> _Stated goal_
Return the material below in full and exactly.
** start Data block **
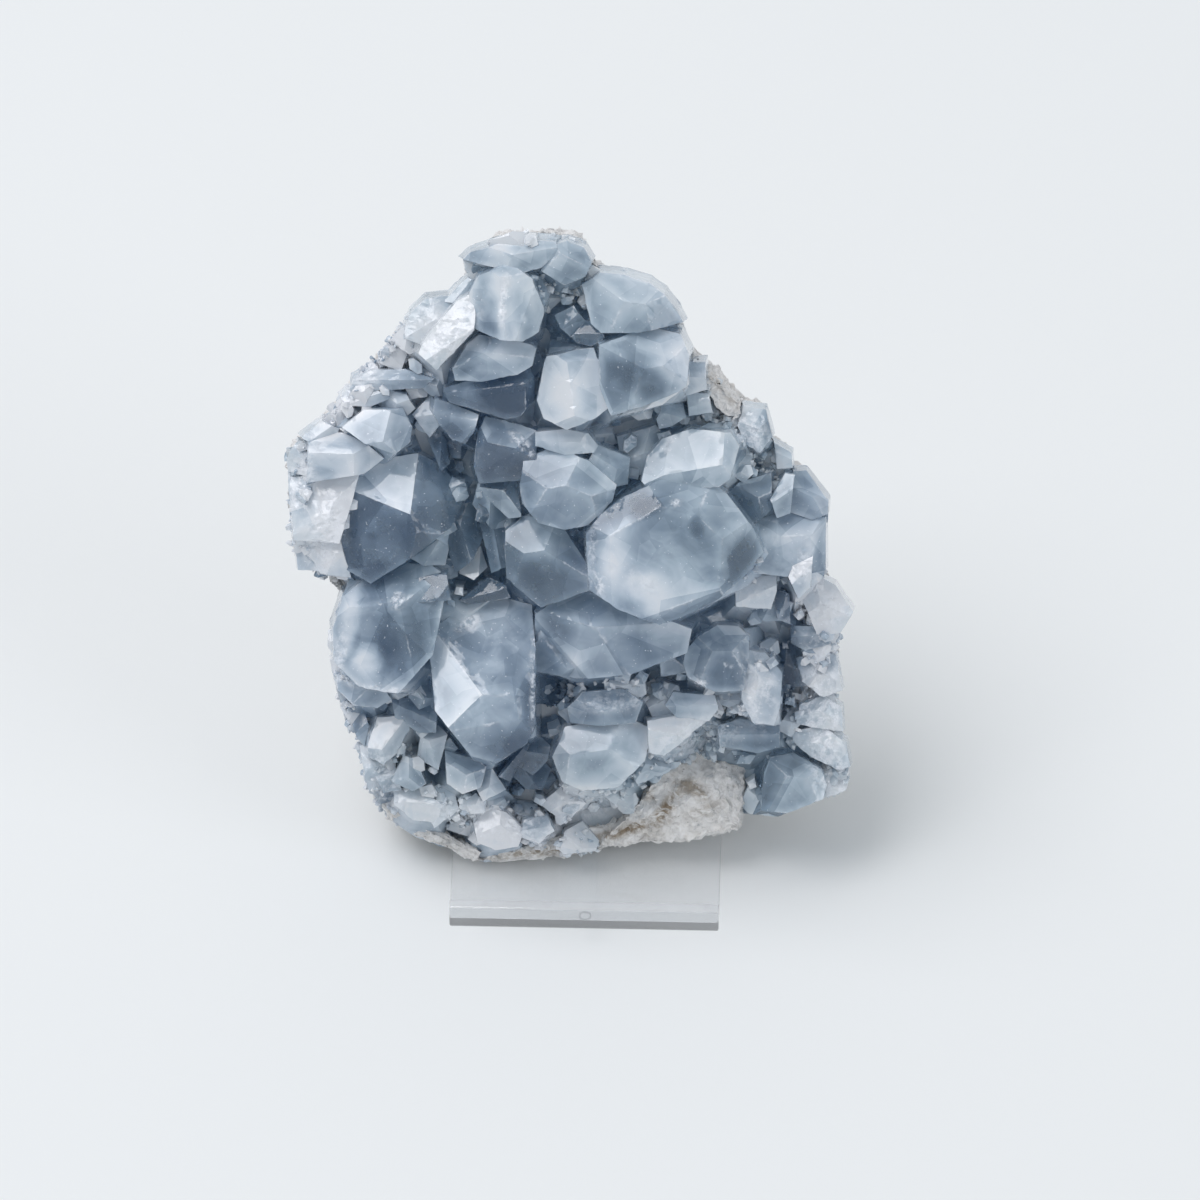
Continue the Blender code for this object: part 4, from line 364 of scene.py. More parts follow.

# Milky clouds inside the crystals, and places painted darker: clear windows, and painted shade over the
# hollows between crystals; the same six numbers
CLOUDY = (
    (8.6, 0.0, 8.5, 3.6, 80, 0.36), (13.6, -6.8, 6.0, 3.5, 150, 0.42), (22.0, -5.5, 4.5, 3.0, 130, 0.16),
    (-11.0, -17.0, 6.0, 6.0, 90, 0.20), (-11.0, -27.0, 5.0, 5.0, 90, 0.15),
    (-33.5, -18.7, 3.0, 2.5, 20, 0.45), (-36.5, -12.0, 6.5, 1.6, 80, 0.35),
    (-11.0, 45.0, 3.0, 2.5, 0, 0.35), (0.0, 28.0, 5.0, 4.0, 90, 0.20), (-1.0, 10.0, 5.0, 4.0, 0, 0.15),
    (-43.5, 9.0, 11.0, 4.0, 85, 0.20), (-40.0, 3.0, 10.0, 5.0, 80, 0.20),
    (44.0, -26.0, 13.0, 5.0, 92, 0.20), (44.0, -10.0, 5.0, 5.0, 0, 0.35),
    (-12.0, -46.0, 20.0, 5.0, 165, 0.40), (-29.0, -35.0, 9.0, 5.0, 100, 0.30),
    (-6.0, 50.0, 12.0, 4.0, 0, 0.15), (28.0, 24.0, 10.0, 5.0, 130, 0.45), (33.0, 13.6, 8.0, 5.0, 120, 0.25),
    (40.0, 1.7, 5.0, 6.0, 0, 0.20), (-26.0, 36.0, 13.0, 4.0, 42, 0.40), (-38.0, 24.0, 8.0, 4.0, 40, 0.45),
    (46.0, -38.0, 5.0, 5.0, 0, 0.20), (10.0, -26.0, 11.0, 3.5, 5, 0.20), (28.0, -28.0, 10.0, 6.0, 10, 0.20),
    (20.0, -33.0, 8.0, 4.0, 0, 0.30), (1.0, -42.0, 8.0, 4.0, 5, 0.35),
)  # fmt: skip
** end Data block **
> _Exercise response_
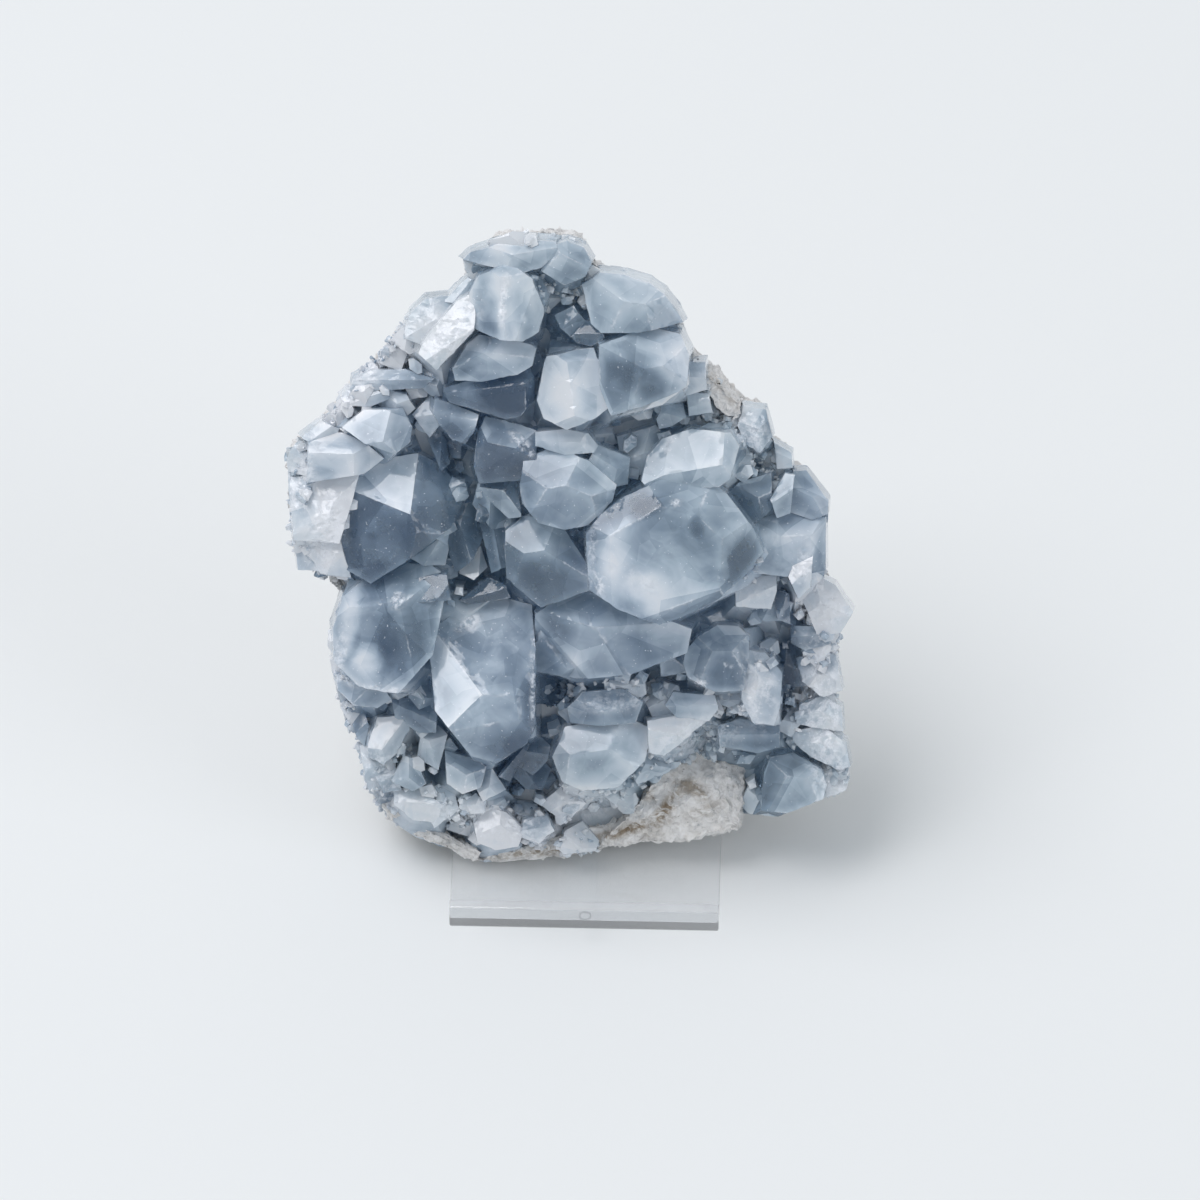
Continue the Blender code for this object: part 4, from line 364 of scene.py. More parts follow.

# Milky clouds inside the crystals, and places painted darker: clear windows, and painted shade over the
# hollows between crystals; the same six numbers
CLOUDY = (
    (8.6, 0.0, 8.5, 3.6, 80, 0.36), (13.6, -6.8, 6.0, 3.5, 150, 0.42), (22.0, -5.5, 4.5, 3.0, 130, 0.16),
    (-11.0, -17.0, 6.0, 6.0, 90, 0.20), (-11.0, -27.0, 5.0, 5.0, 90, 0.15),
    (-33.5, -18.7, 3.0, 2.5, 20, 0.45), (-36.5, -12.0, 6.5, 1.6, 80, 0.35),
    (-11.0, 45.0, 3.0, 2.5, 0, 0.35), (0.0, 28.0, 5.0, 4.0, 90, 0.20), (-1.0, 10.0, 5.0, 4.0, 0, 0.15),
    (-43.5, 9.0, 11.0, 4.0, 85, 0.20), (-40.0, 3.0, 10.0, 5.0, 80, 0.20),
    (44.0, -26.0, 13.0, 5.0, 92, 0.20), (44.0, -10.0, 5.0, 5.0, 0, 0.35),
    (-12.0, -46.0, 20.0, 5.0, 165, 0.40), (-29.0, -35.0, 9.0, 5.0, 100, 0.30),
    (-6.0, 50.0, 12.0, 4.0, 0, 0.15), (28.0, 24.0, 10.0, 5.0, 130, 0.45), (33.0, 13.6, 8.0, 5.0, 120, 0.25),
    (40.0, 1.7, 5.0, 6.0, 0, 0.20), (-26.0, 36.0, 13.0, 4.0, 42, 0.40), (-38.0, 24.0, 8.0, 4.0, 40, 0.45),
    (46.0, -38.0, 5.0, 5.0, 0, 0.20), (10.0, -26.0, 11.0, 3.5, 5, 0.20), (28.0, -28.0, 10.0, 6.0, 10, 0.20),
    (20.0, -33.0, 8.0, 4.0, 0, 0.30), (1.0, -42.0, 8.0, 4.0, 5, 0.35),
)  # fmt: skip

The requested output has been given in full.